The greatest songs are written during painful times, so with apologies to Kermit the Frog, I rewrote his lyrics and dedicate them to Regions Bank during a customer service tragedy of epic proportions this past month. On second thought, I think Kermit would be proud.
It’s not that easy leaving green
Wanting to spend each day the color of the leaves
But I think it could be nicer being red, white and blue
Or something much more American like that
It’s not easy leaving green
It seems you blend in with so many other uncaring things
So people tend to leave you ’cause you’re
Not treating them like human beings in ATX
No care in the least
Yes green‘s the color of Spring
And green should be cool and friendly-like
But your green is vast like an ocean, self-important
Like government, a giant green tangle
When green is all you care about
It could make me wonder why, but why wonder why
Goodbye, I’m gone and I’ll be fine, it’s a new day
But Regions was where I longed to be
It’s not easy leaving green. I wanted to bank each day with the color of leaves.
On August 12, I walked into the Congress Ave branch of Regions Bank in Austin, TX. The building so pretty and the clerks so friendly and smiling. They welcomed me to Austin and I was oh so thrilled to have a bank within walking distance.
But then…the happy story grows tragic.
That day, I asked to permanently close two of my four accounts in order to simplify my record keeping — but most importantly, I stressed emphatically to the clerk and to Lauren, the “financial services specialist,” because I’m trying to conserve financially during these difficult economic times and I want to discover any recurring charges that are coming through those accounts, such as the numerous small online payments that I don’t want to pay any longer, but are almost impossible to stop unless you close the account. I stressed the account needed to be closed, so that all the recurring companies would email me for a payment. Then I could close the accounts I no longer wanted.
They happily said they understood, and certainly, I could close that account. I walked out proud to be a Regions customer.
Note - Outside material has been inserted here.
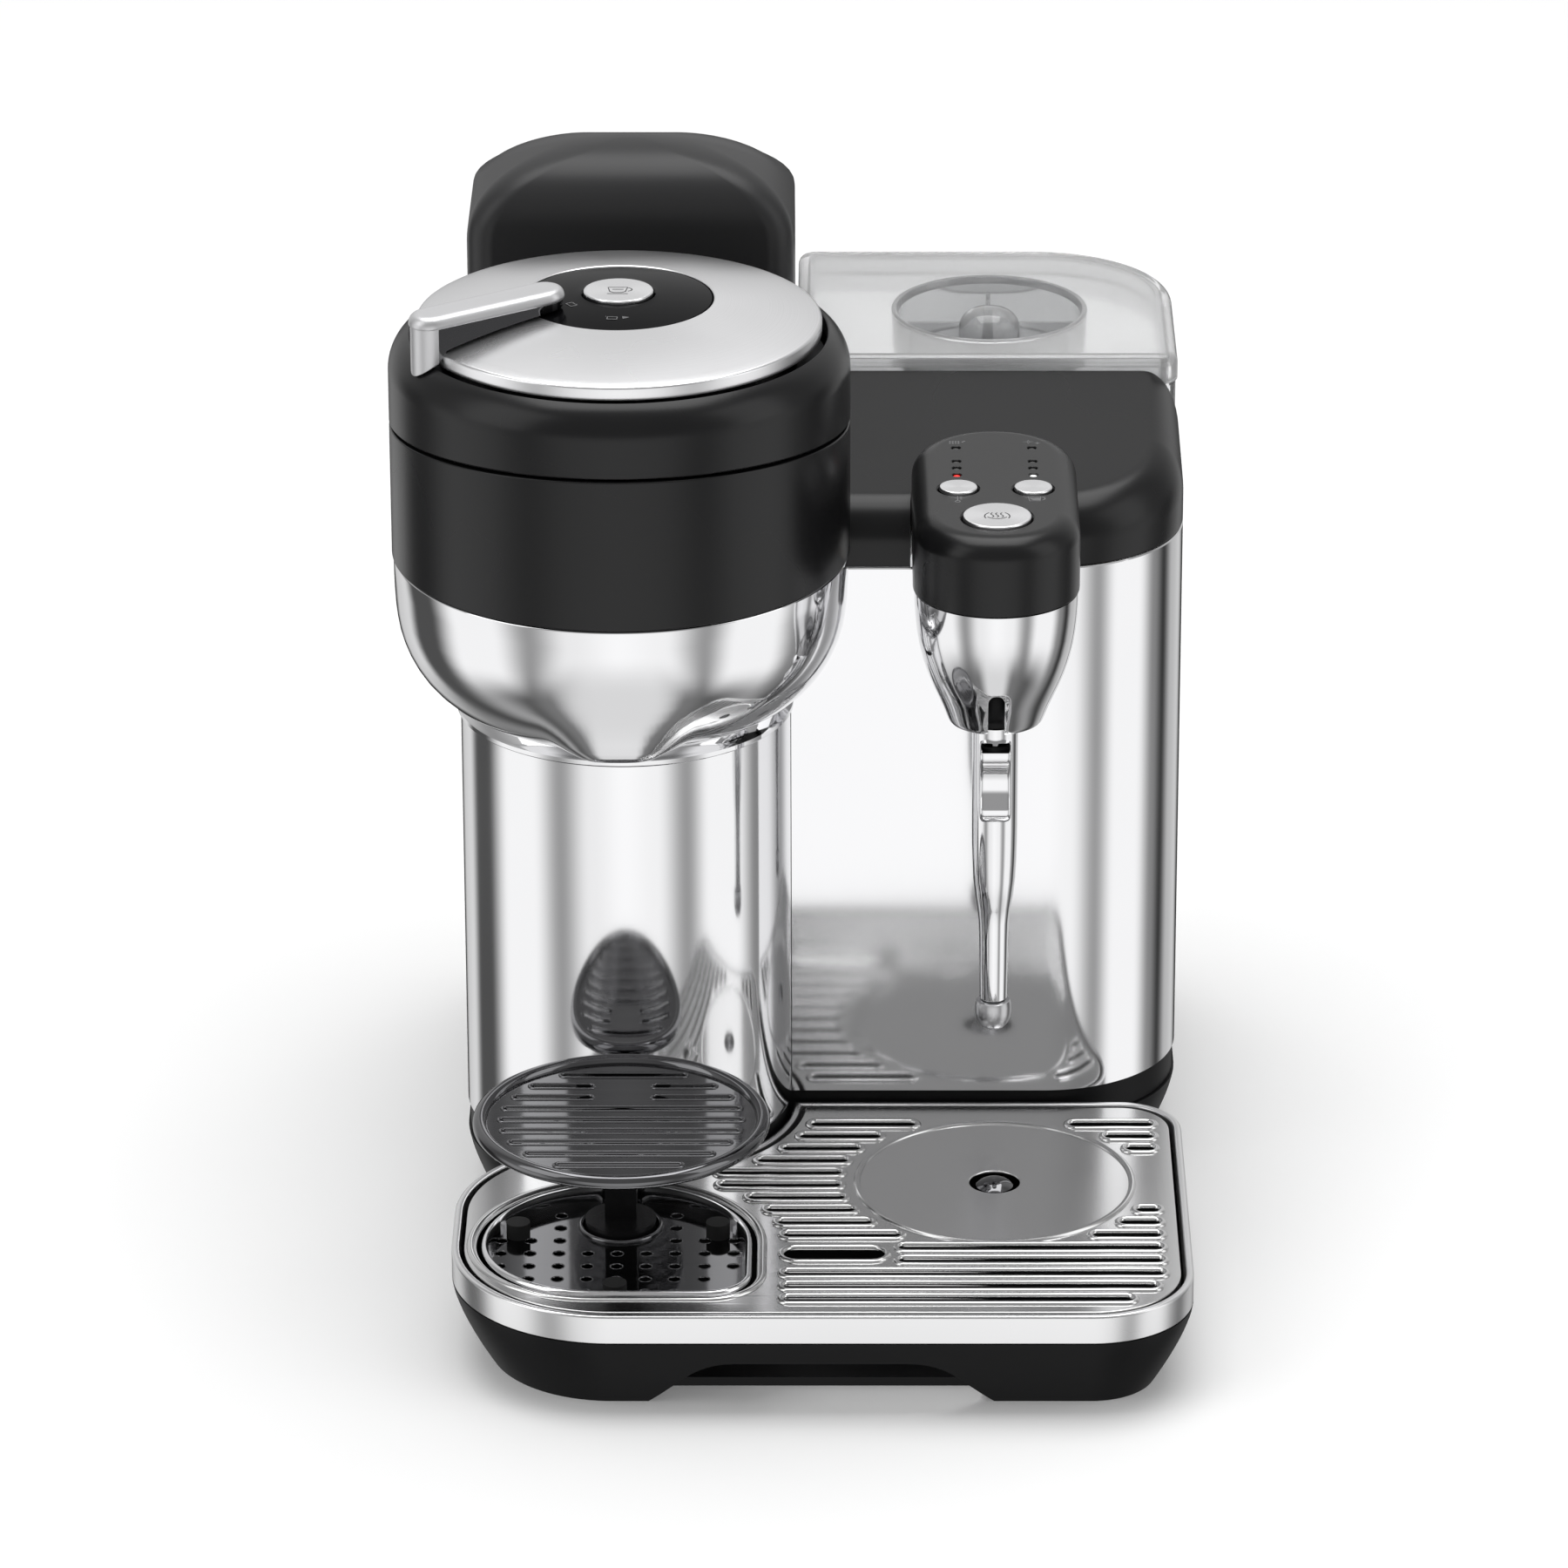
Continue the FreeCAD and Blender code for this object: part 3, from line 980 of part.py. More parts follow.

Until…a few days later, I get a $36 overdraft charge, and another, and another…you guessed it, on my “closed” account.
I walked to my “local” bank, confident we could rectify this problem, since the account was obviously closed. I was directed to “Vice President” Michael who began an explanation worthy of the IRS about why I must pay the overdrafts because recurring charges “reopened” the account. But I explained to him, “it was my bank account and I closed it on August 12,” these recurring charges were exactly the reason I closed the account. I obviously could not withdraw money from the account after August 12, so how could a recurring payment “reopen” the account? And even if that were the case, why didn’t someone explain that to me, when that was the very reason I closed the account. But the “Vice President” tells me he does not have the authority to refund the charges. I then ask him to talk to his supervisor Melinda and have her help me. He said he would call.
After numerous walks and conversations to my “local” bank so green—as I was unable to call the branch because their phone number on google Maps is out of service—I was mortified not to receive a promised call from the “Vice President,” but instead from their collections department in Pensacola.
“But, wait,” I explained, “surely there must be some kind of mistake, I have been working this out with your “Vice President” and he is aware of the details. Just call him at the Austin branch and he can explain everything. I was informed curtly, as if I were some sort of imbecile, that the Regions collection department could not talk to a Regions Vice President. They don’t talk to each other. His job was simply to tell me to pay or else.
That was when I finally realized it was time to leave the green of Regions for the Red, White and Blue of another bank down the street.
I unhappily walked back to my local branch so pretty and paid the smiling clerks $108 that I needed for other bills and that I did not owe, because in their green eyes, I am just a number in their vast ocean of government-like, powerless minions. Lackies whose job seems to be much like the Italian banks I’ve visited, to extort at will while smiling happily and blaming someone else.
So goodbye, Lauren, Michael, Melinda, David, Sheryl, Wade and rude collections person. The phrase “It’s not easy leaving green,” now takes on a whole new meaning.
Question: Do You Have A Similar “Leaving Is So Hard To Do” Customer Service Story?